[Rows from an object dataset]
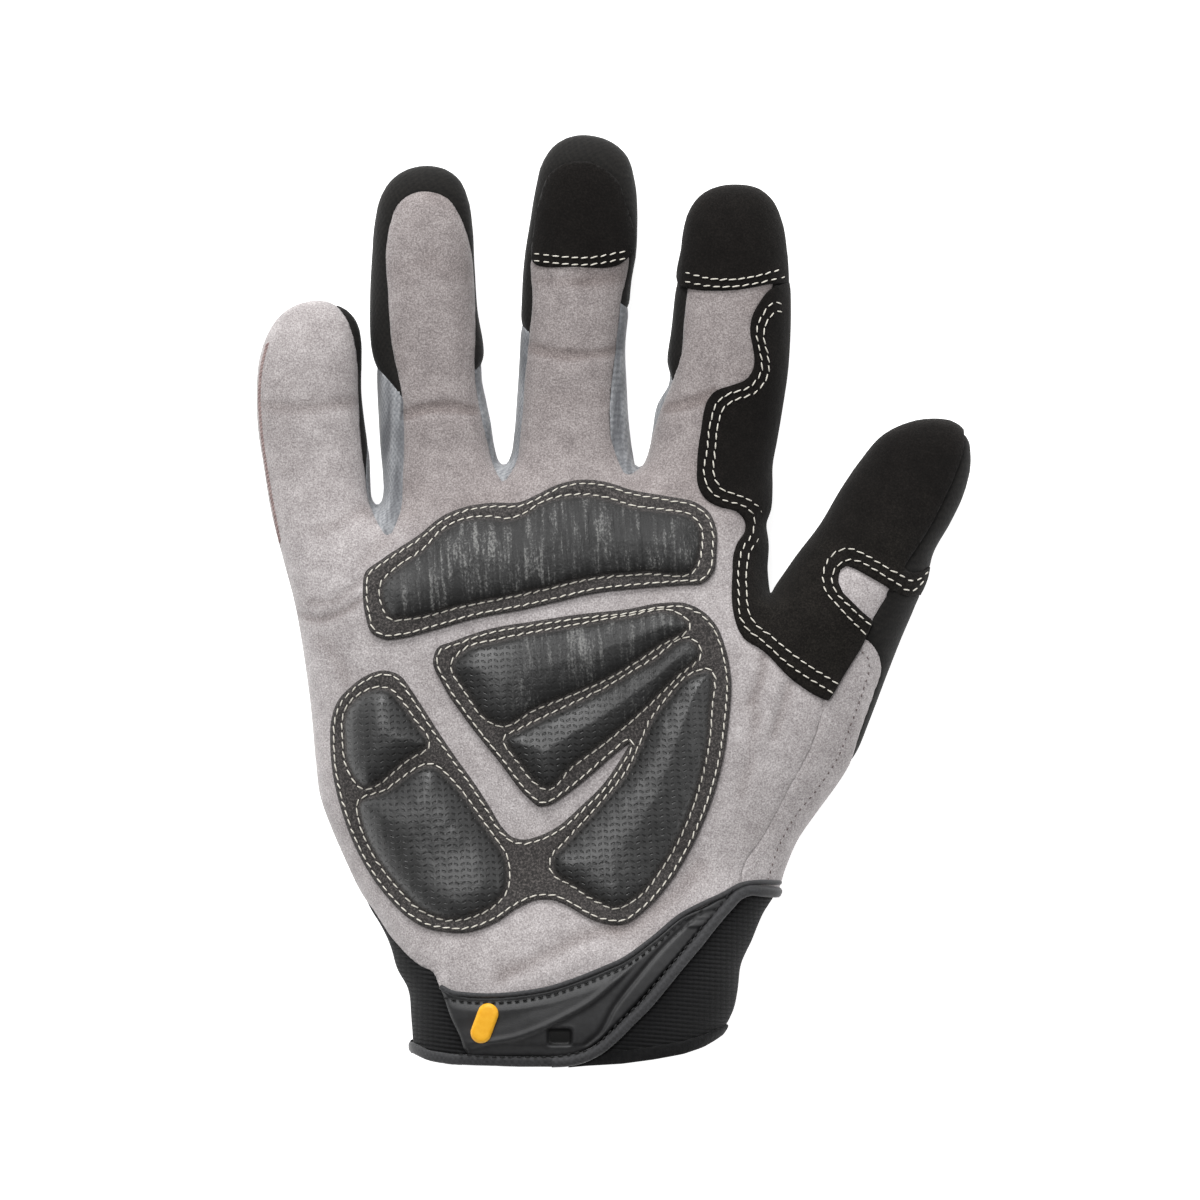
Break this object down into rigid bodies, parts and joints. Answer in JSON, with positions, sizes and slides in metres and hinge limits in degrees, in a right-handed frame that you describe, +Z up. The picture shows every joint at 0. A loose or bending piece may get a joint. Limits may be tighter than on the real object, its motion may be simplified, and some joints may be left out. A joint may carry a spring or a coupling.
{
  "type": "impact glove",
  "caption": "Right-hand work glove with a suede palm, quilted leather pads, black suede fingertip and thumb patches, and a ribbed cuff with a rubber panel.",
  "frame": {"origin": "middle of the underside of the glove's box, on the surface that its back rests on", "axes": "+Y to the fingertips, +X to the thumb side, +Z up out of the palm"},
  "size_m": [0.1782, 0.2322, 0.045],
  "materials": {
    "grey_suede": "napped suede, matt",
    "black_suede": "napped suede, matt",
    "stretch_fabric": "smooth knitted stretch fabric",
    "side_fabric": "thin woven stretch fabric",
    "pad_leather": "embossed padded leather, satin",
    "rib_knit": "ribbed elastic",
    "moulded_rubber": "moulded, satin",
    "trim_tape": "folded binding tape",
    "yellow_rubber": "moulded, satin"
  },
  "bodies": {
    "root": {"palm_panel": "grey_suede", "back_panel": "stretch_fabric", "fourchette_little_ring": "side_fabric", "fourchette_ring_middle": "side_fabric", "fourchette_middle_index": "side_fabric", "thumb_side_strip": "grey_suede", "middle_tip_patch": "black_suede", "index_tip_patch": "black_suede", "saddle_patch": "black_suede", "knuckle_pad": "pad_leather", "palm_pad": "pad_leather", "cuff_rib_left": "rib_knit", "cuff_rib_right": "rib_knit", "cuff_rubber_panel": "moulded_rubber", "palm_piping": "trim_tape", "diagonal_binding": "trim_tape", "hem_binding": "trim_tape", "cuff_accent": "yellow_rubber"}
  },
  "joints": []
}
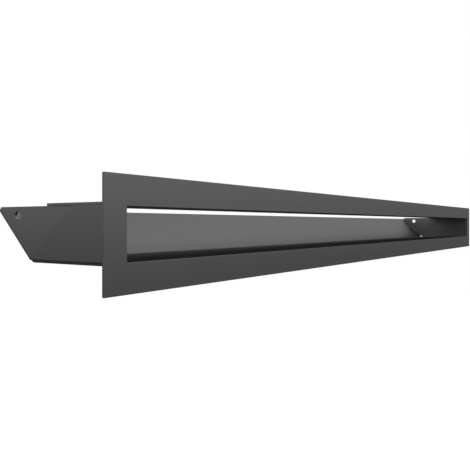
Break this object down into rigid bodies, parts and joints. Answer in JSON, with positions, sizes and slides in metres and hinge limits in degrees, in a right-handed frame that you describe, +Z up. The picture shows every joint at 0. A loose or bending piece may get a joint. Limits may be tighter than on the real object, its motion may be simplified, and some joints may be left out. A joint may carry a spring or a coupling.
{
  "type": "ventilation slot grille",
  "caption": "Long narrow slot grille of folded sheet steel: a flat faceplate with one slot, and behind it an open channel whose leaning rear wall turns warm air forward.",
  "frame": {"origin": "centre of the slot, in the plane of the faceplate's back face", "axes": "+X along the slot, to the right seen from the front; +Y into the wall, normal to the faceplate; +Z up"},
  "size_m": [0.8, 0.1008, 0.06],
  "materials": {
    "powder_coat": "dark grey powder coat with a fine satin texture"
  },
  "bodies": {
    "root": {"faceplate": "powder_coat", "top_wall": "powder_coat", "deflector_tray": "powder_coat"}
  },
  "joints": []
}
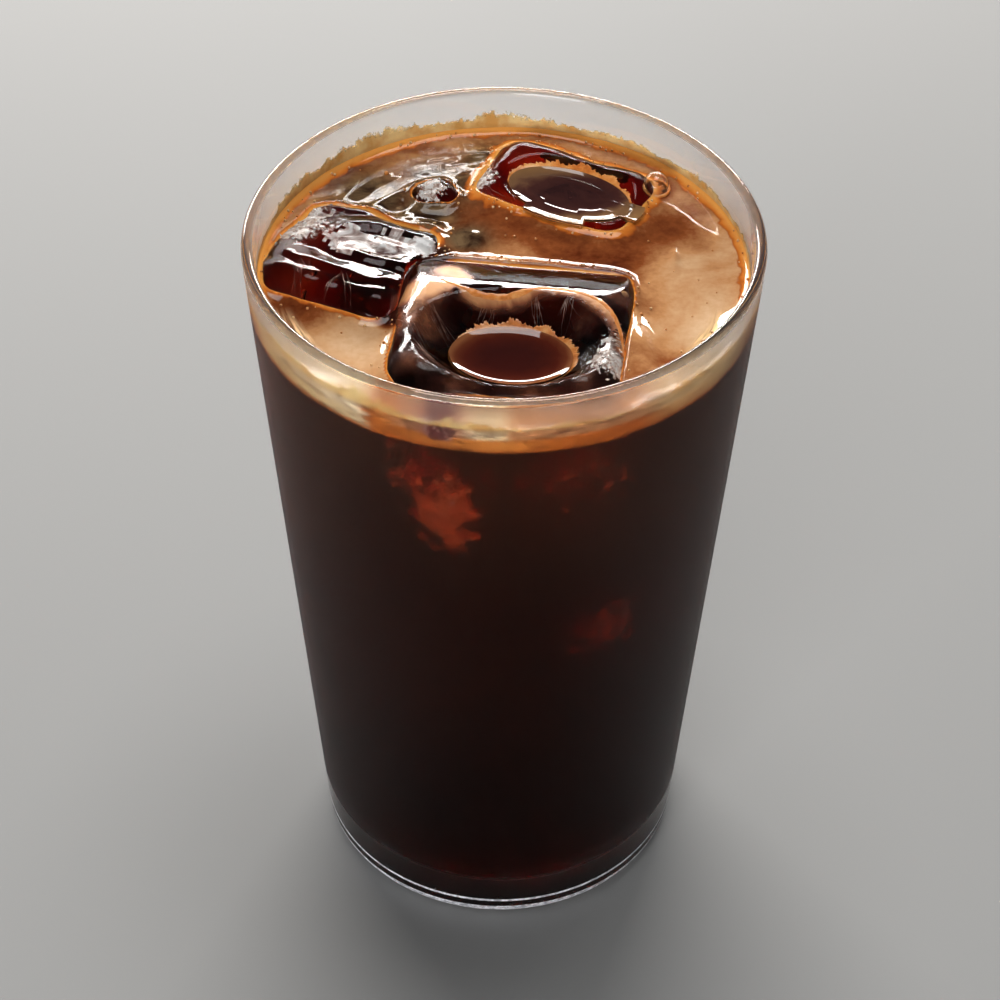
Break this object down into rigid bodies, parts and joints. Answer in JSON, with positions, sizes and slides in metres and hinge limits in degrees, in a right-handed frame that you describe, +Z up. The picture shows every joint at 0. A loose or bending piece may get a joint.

Requirement → Make an exact copy of the records.

Task output →
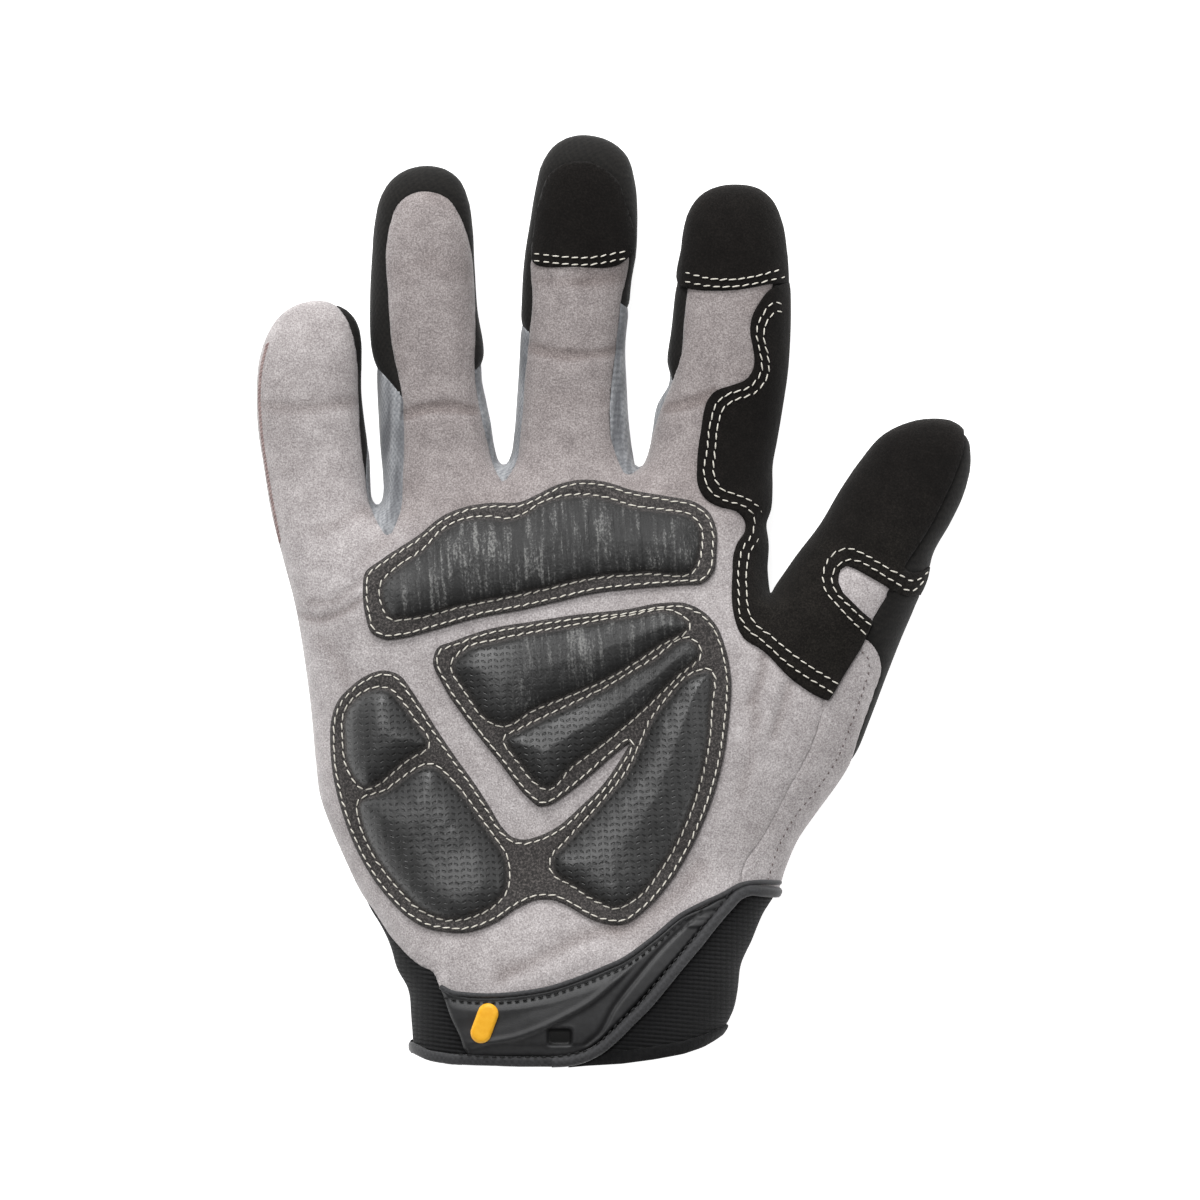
Break this object down into rigid bodies, parts and joints. Answer in JSON, with positions, sizes and slides in metres and hinge limits in degrees, in a right-handed frame that you describe, +Z up. The picture shows every joint at 0. A loose or bending piece may get a joint. Limits may be tighter than on the real object, its motion may be simplified, and some joints may be left out. A joint may carry a spring or a coupling.
{
  "type": "impact glove",
  "caption": "Right-hand work glove with a suede palm, quilted leather pads, black suede fingertip and thumb patches, and a ribbed cuff with a rubber panel.",
  "frame": {"origin": "middle of the underside of the glove's box, on the surface that its back rests on", "axes": "+Y to the fingertips, +X to the thumb side, +Z up out of the palm"},
  "size_m": [0.1782, 0.2322, 0.045],
  "materials": {
    "grey_suede": "napped suede, matt",
    "black_suede": "napped suede, matt",
    "stretch_fabric": "smooth knitted stretch fabric",
    "side_fabric": "thin woven stretch fabric",
    "pad_leather": "embossed padded leather, satin",
    "rib_knit": "ribbed elastic",
    "moulded_rubber": "moulded, satin",
    "trim_tape": "folded binding tape",
    "yellow_rubber": "moulded, satin"
  },
  "bodies": {
    "root": {"palm_panel": "grey_suede", "back_panel": "stretch_fabric", "fourchette_little_ring": "side_fabric", "fourchette_ring_middle": "side_fabric", "fourchette_middle_index": "side_fabric", "thumb_side_strip": "grey_suede", "middle_tip_patch": "black_suede", "index_tip_patch": "black_suede", "saddle_patch": "black_suede", "knuckle_pad": "pad_leather", "palm_pad": "pad_leather", "cuff_rib_left": "rib_knit", "cuff_rib_right": "rib_knit", "cuff_rubber_panel": "moulded_rubber", "palm_piping": "trim_tape", "diagonal_binding": "trim_tape", "hem_binding": "trim_tape", "cuff_accent": "yellow_rubber"}
  },
  "joints": []
}
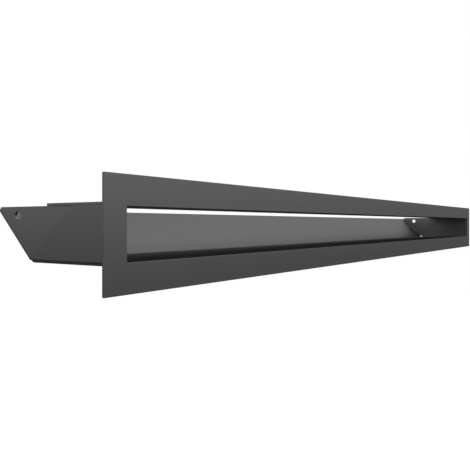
Break this object down into rigid bodies, parts and joints. Answer in JSON, with positions, sizes and slides in metres and hinge limits in degrees, in a right-handed frame that you describe, +Z up. The picture shows every joint at 0. A loose or bending piece may get a joint. Limits may be tighter than on the real object, its motion may be simplified, and some joints may be left out. A joint may carry a spring or a coupling.
{
  "type": "ventilation slot grille",
  "caption": "Long narrow slot grille of folded sheet steel: a flat faceplate with one slot, and behind it an open channel whose leaning rear wall turns warm air forward.",
  "frame": {"origin": "centre of the slot, in the plane of the faceplate's back face", "axes": "+X along the slot, to the right seen from the front; +Y into the wall, normal to the faceplate; +Z up"},
  "size_m": [0.8, 0.1008, 0.06],
  "materials": {
    "powder_coat": "dark grey powder coat with a fine satin texture"
  },
  "bodies": {
    "root": {"faceplate": "powder_coat", "top_wall": "powder_coat", "deflector_tray": "powder_coat"}
  },
  "joints": []
}
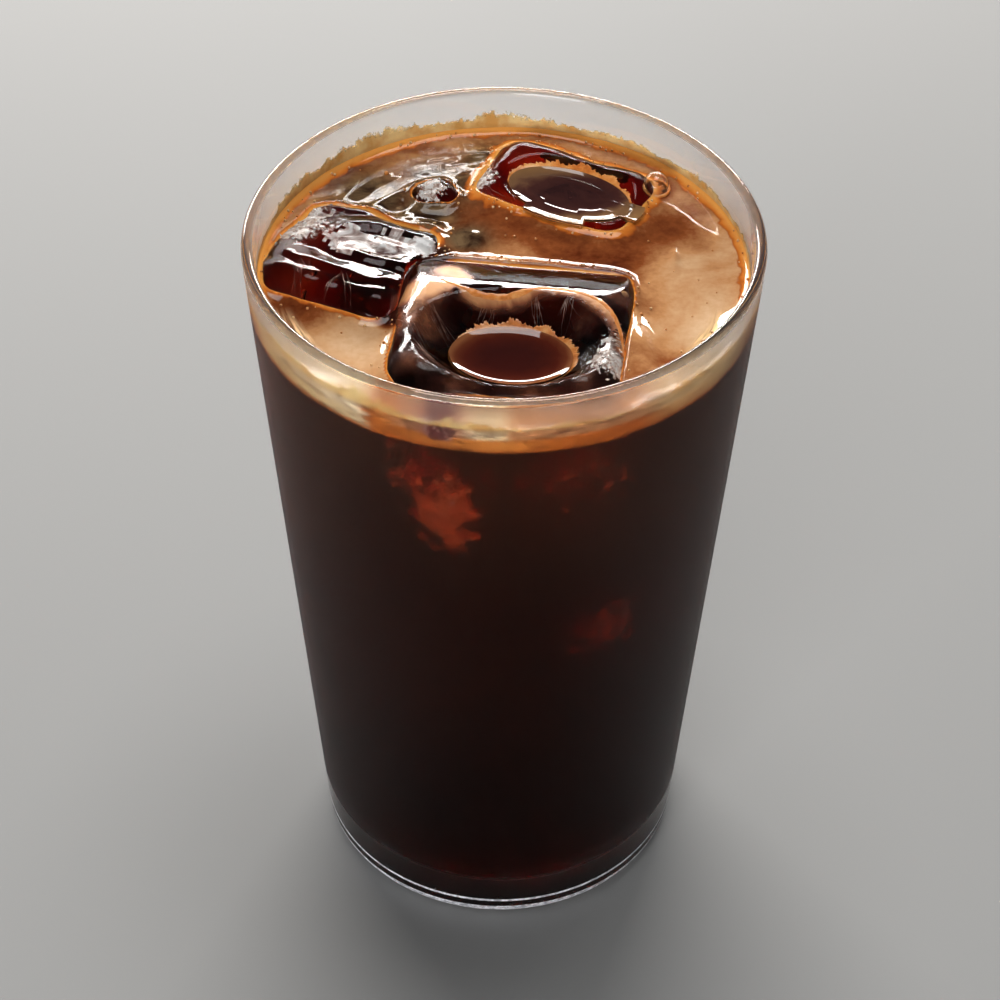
Break this object down into rigid bodies, parts and joints. Answer in JSON, with positions, sizes and slides in metres and hinge limits in degrees, in a right-handed frame that you describe, +Z up. The picture shows every joint at 0. A loose or bending piece may get a joint.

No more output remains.